Well I'm glad he cleared that up. For me, the idea of the multimillionaire international superstar Kanye West whining that he's not allowed to do whatever he wants is so perverse it rockets right past offensive and lands comfortably a couple of miles into straight-up deluded territory.  To make things clear; this is a man who is currently standing in front an audience of thousands lecturing us about how no-one listens to him.   A man who is apparently soon to release a three hour spoken word album.  Damn Kanye, if you don't think you can do whatever you want now have a go living our lives.

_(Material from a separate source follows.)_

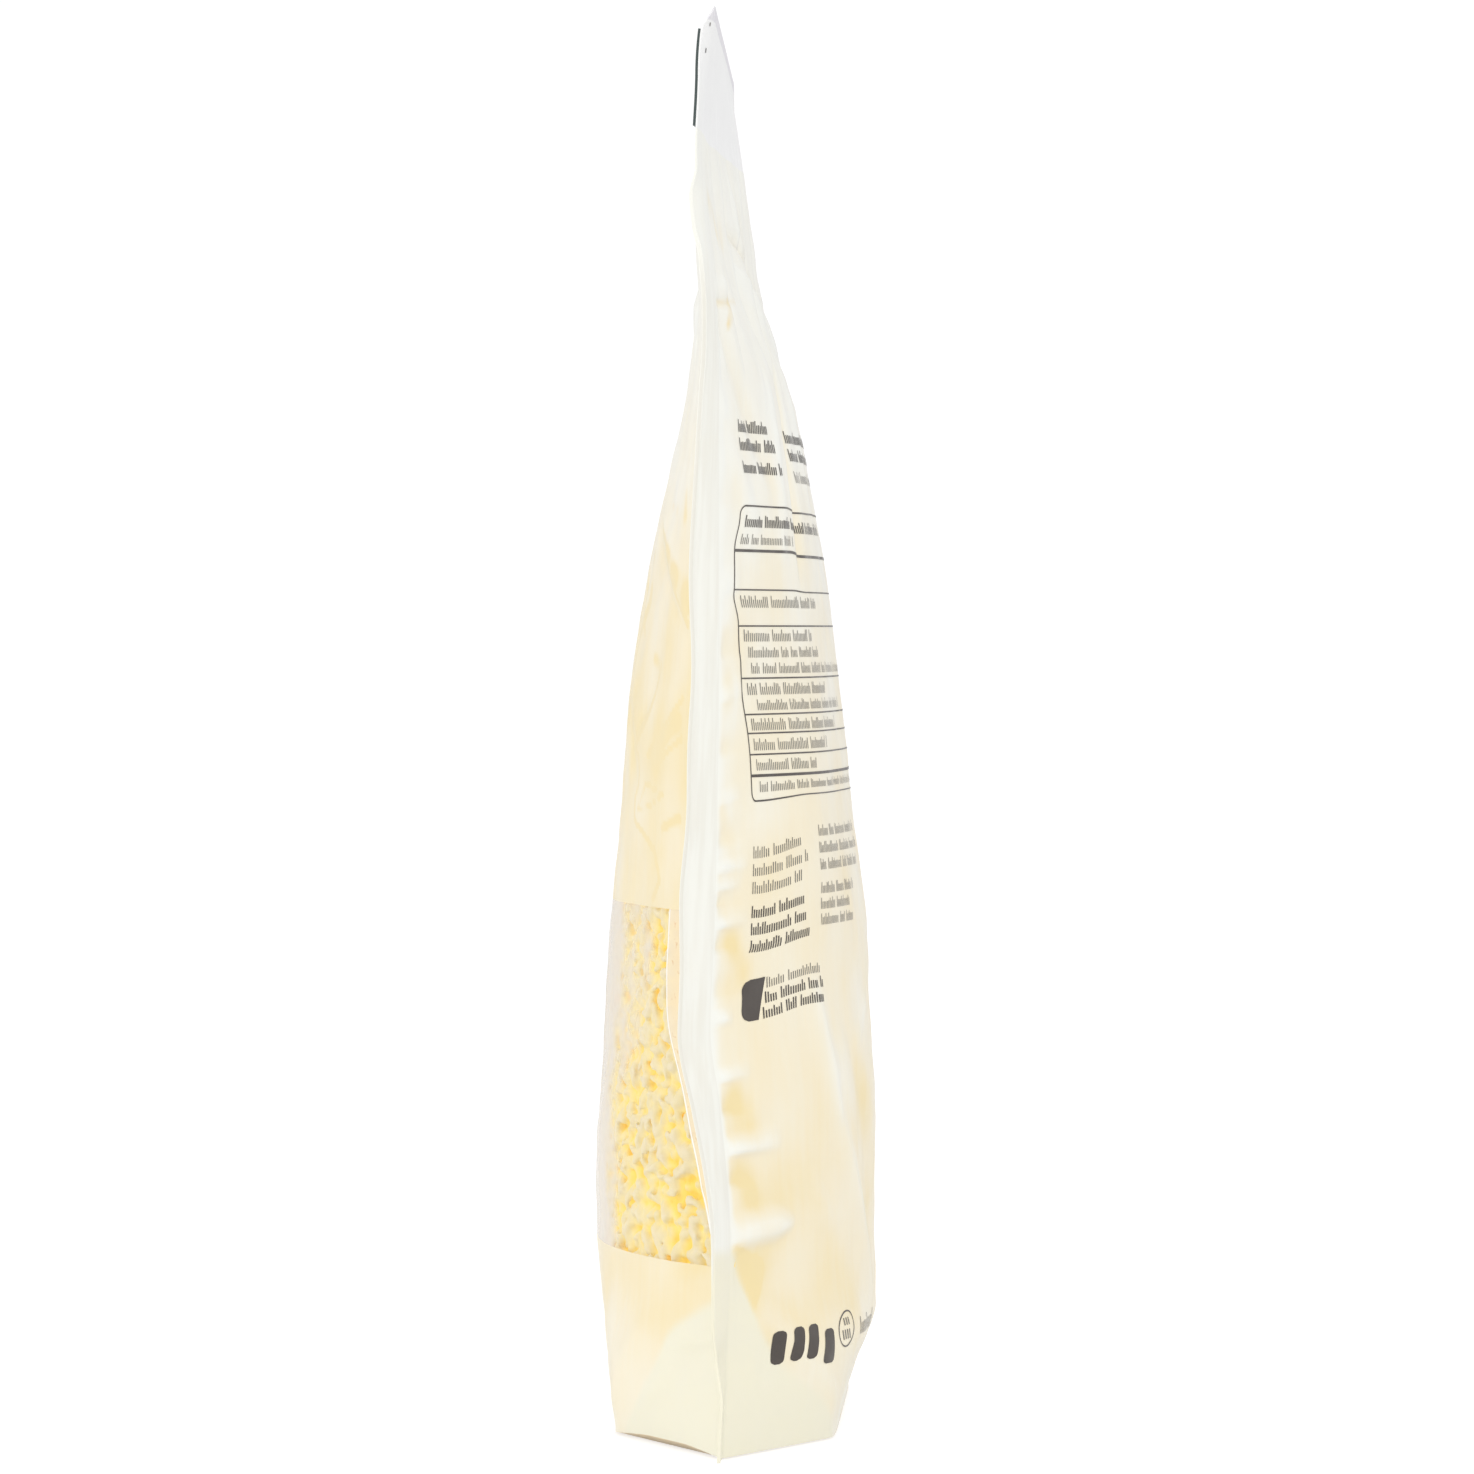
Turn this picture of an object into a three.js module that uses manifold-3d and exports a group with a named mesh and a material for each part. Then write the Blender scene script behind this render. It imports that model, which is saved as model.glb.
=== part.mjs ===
// A filled stand-up pouch of grated cheese, with its gusset open and its top sealed flat.
// Millimetres, +Z up. The front of the pouch faces -Y, and its width runs along X. The origin is on the
// ground, under the middle of the pouch.
import * as THREE from "three";
import { mergeVertices } from "three/addons/utils/BufferGeometryUtils.js";
import Module from "manifold-3d";

const wasm = await Module();
wasm.setup();

// ---------------------------------------------------------------- driving dimensions

const POUCH_HEIGHT = 250;
const FLAT_WIDTH = 165; // the empty pouch laid flat, outside the side seals
const SEAL_WIDTH = 7;
const SEAL_THICKNESS = 0.8;
const EDGE_SWELL = 0.35; // how much thicker the seal is at its cut edge, as a share
const GUSSET_HEIGHT = 38; // from the ground to where the folded gusset meets the side seals
const CORNER_RADIUS = 6.5; // of the two top corners
const FOOT_RADIUS = 1.5; // of the two bottom corners
const FACET_SLOPE = 0.75; // how steeply the bottom corner facets leave the side seals

const WINDOW_BOTTOM = 35;
const WINDOW_TOP = 95;
const WINDOW_HALF_WIDTH = 65;
const WINDOW_DEPTH = 3.6; // of the recess that holds the cheese
const BEYOND_FILM = 4; // how far the tool that cuts the recess stands out of the panel
const FIT_GAP = 0.35;

const LABEL_BOTTOM = 229;
const LABEL_TOP = 245.5;
const LABEL_THICKNESS = 0.5;
const LABEL_GAP = 0.1;
const LABEL_END_MARGIN = 0.9; // from the label's ends to the edges of the pouch
const LABEL_CORNER = 3;

// Heights against distances from the middle plane. Each list holds only the heights where the outline turns.
const FRONT_BELLY = [
  [0, -19.6], [6, -21.6], [18, -23.8], [32, -25.6], [46, -25.7], [68, -24.2], [101, -21.6],
  [134, -18.4], [156, -15.4], [178, -10.6], [190, -7.9], [204, -7.3], [222, -7.3], [240, -4.0], [250, -2.9],
];
const BACK_BELLY = [
  [0, 19.6], [9, 21.8], [19, 25.5], [57, 25.2], [84, 24.0], [112, 21.2], [139, 17.9],
  [167, 13.6], [188, 9.2], [204, 4.4], [222, 1.6], [238, -1.4], [250, -2.1],
];
const SEAL_LINE = [[0, 1.2], [38, 1.9], [71, -1.3], [113, -0.3], [182, 0.5], [228, -1.7], [250, -2.2]];
// How far the free edge of a side seal is bent towards the front.
const SEAL_BEND = [[0, 0.2], [36, 1.6], [60, 4.2], [95, 4.8], [148, 3.9], [182, 2.9], [215, 2.0], [240, 3.0]];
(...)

Kanye West is, without doubt, a dickhead of the highest order.  So it's fortunate that he's an interesting, enormously entertaining dickhead.  His complete lack of modesty in proclaiming himself a genius at every opportunity ("At the end of the day I'm going down as a legend whether you like me or not.  I am the new Jim Morrison.  I am the new Kurt Cobain.") is both hilarious and accurate.  Given a choice between the fake modesty of your Chris Martins and your Ed Sheerans I'll take the frothing, theatrical self-involvement of Kanye West any day of the week.

It's this invincible ultraconfidence that made this show so  fascinating.  He's never bashful or polite, speaking everything on his mind secure in the knowledge that he's right about everything.  He closes with the epic Blood on the Leaves, an audacious mashup of Billie Holiday's Strange Fruit, a killer bombastic horn drop and Kanye equating him not being allowed to sit where he wants at a basketball game to apartheid.  I don't even know where to begin unpacking all that.  What I do know is that with the stage transforming into a stygian crimson nightmare, Kanye wildly yelling into the mic and the crowd going fucking bananas the place becomes a frantic psycho whirlpool of bass, sweat and happiness.  The very ground quakes as countless trainers tramp the grass down. 

When asked what his biggest regret was, Kanye once responded "That I will never be able to see myself perform live."  Having now seen him I've got to admit he has a point.